The cost of purchasing annuities from an insurer as a way to pass off pension liabilities stayed about the same in January, at 108.5 percent of the accounting liability of a defined benefit pension plan. The cost to maintain the plan increased slightly from 108.6 percent to 108.7 percent of the balance sheet liability.

The index tracks the relationship between the accounting liability for retirees of a hypothetical defined benefit plan and two cost measures: the estimated cost of transferring the pension liabilities to an insurance company, or a buyout, and the approximate total economic cost of retaining the obligations on the balance sheet.

The Pension Benefit Guaranty Corporation's increased its premiums from $49 per participant in 2014 to $64 per participant in 2016, Mercer found. The more than 30 percent increase contributed to the increased cost to plan sponsors of maintaining their defined benefit plan and is a large factor in many plan sponsors' decisions to transfer liability.
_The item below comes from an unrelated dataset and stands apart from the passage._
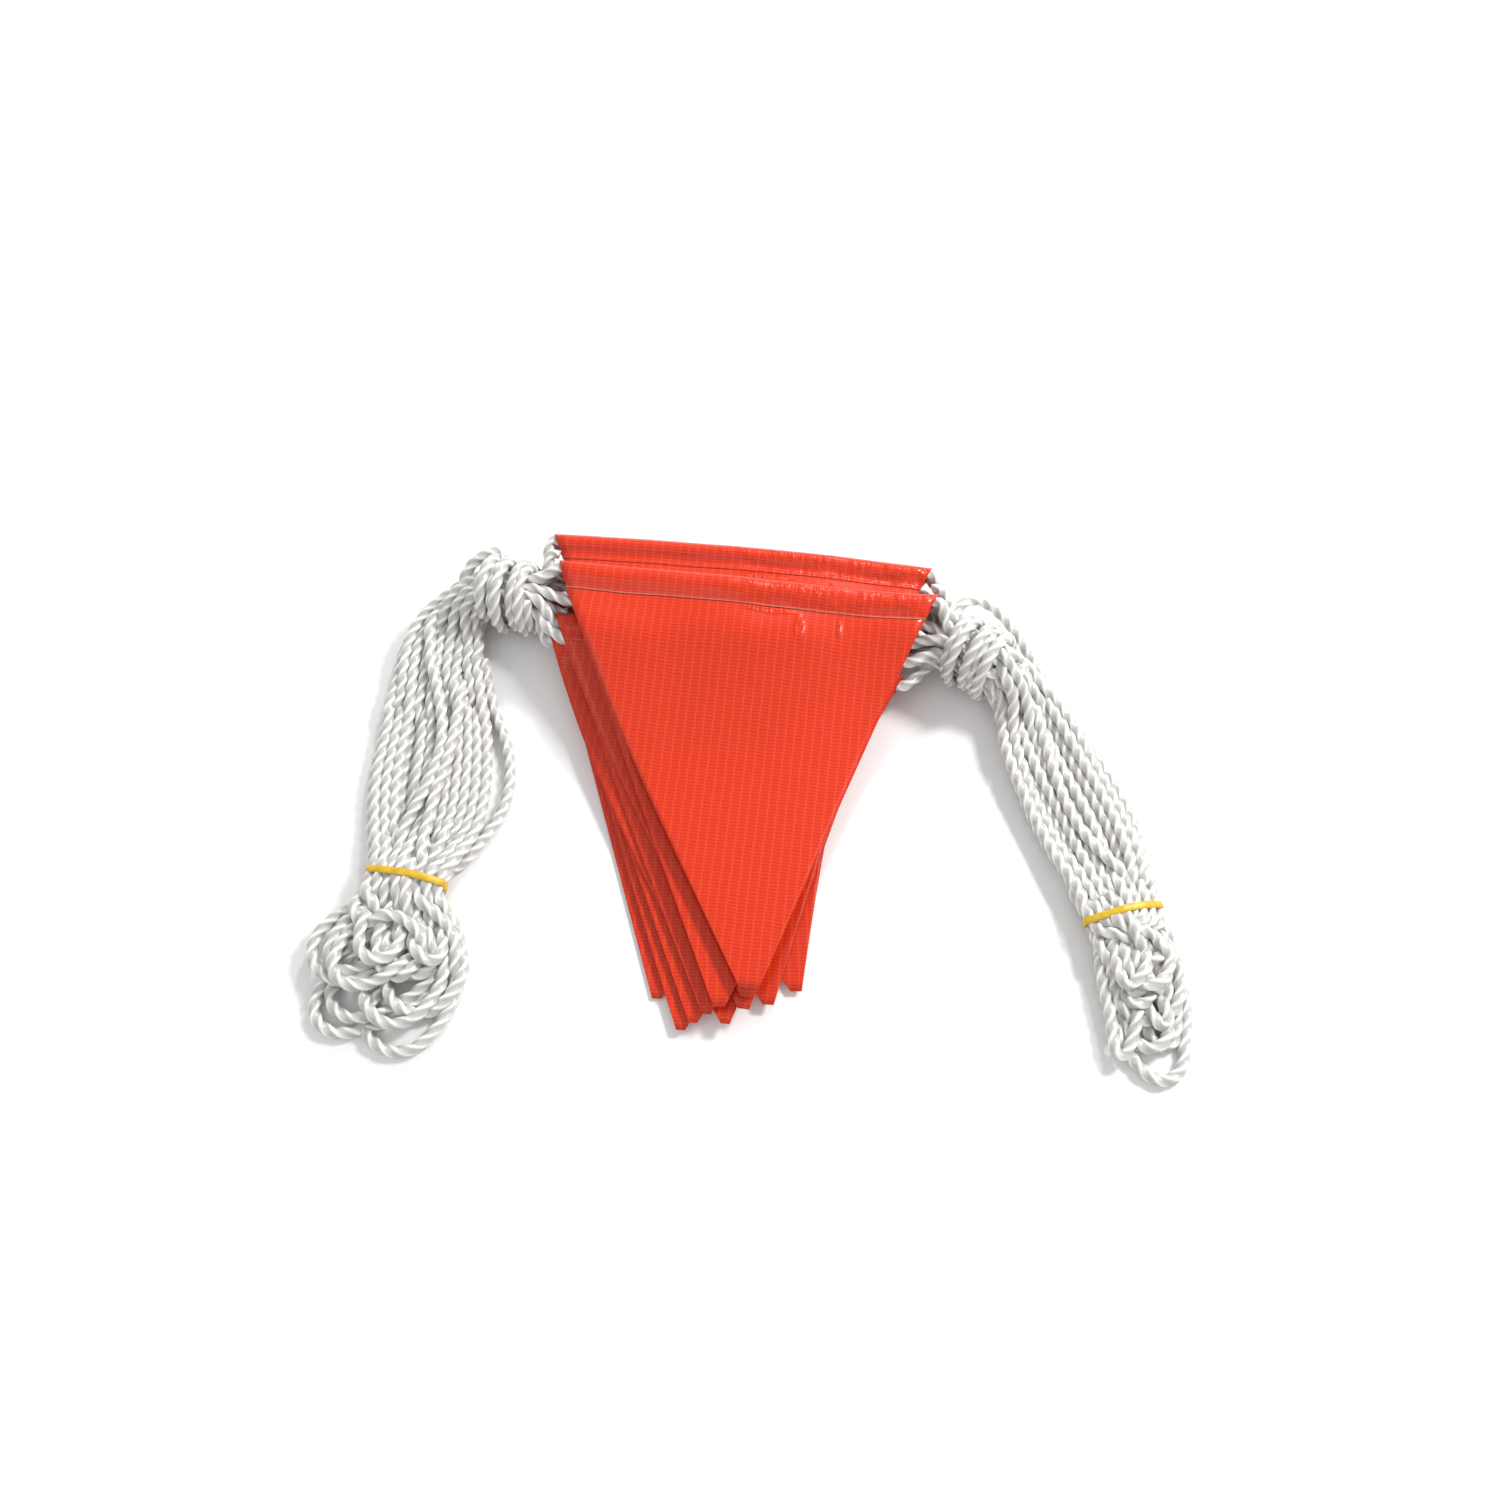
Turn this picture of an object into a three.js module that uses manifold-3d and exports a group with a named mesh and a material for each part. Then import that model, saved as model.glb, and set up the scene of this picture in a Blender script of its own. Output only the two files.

Longevity also plays a role. The Society of Actuaries predicts longer life expectancies than those typically used to determine a plan's accounting liability. If new mortality tables or longer life expectancies are required to be used, the result will increase plan liabilities and is another reason many plan sponsors are viewing buyouts as effective risk management tools.

Annuity pricing data was compiled from a number of leading U.S. life insurance companies, including American General, Massachusetts Mutual Life Insurance Company (MassMutual), MetLife, Principal, Pacific Life, Prudential and United of Omaha.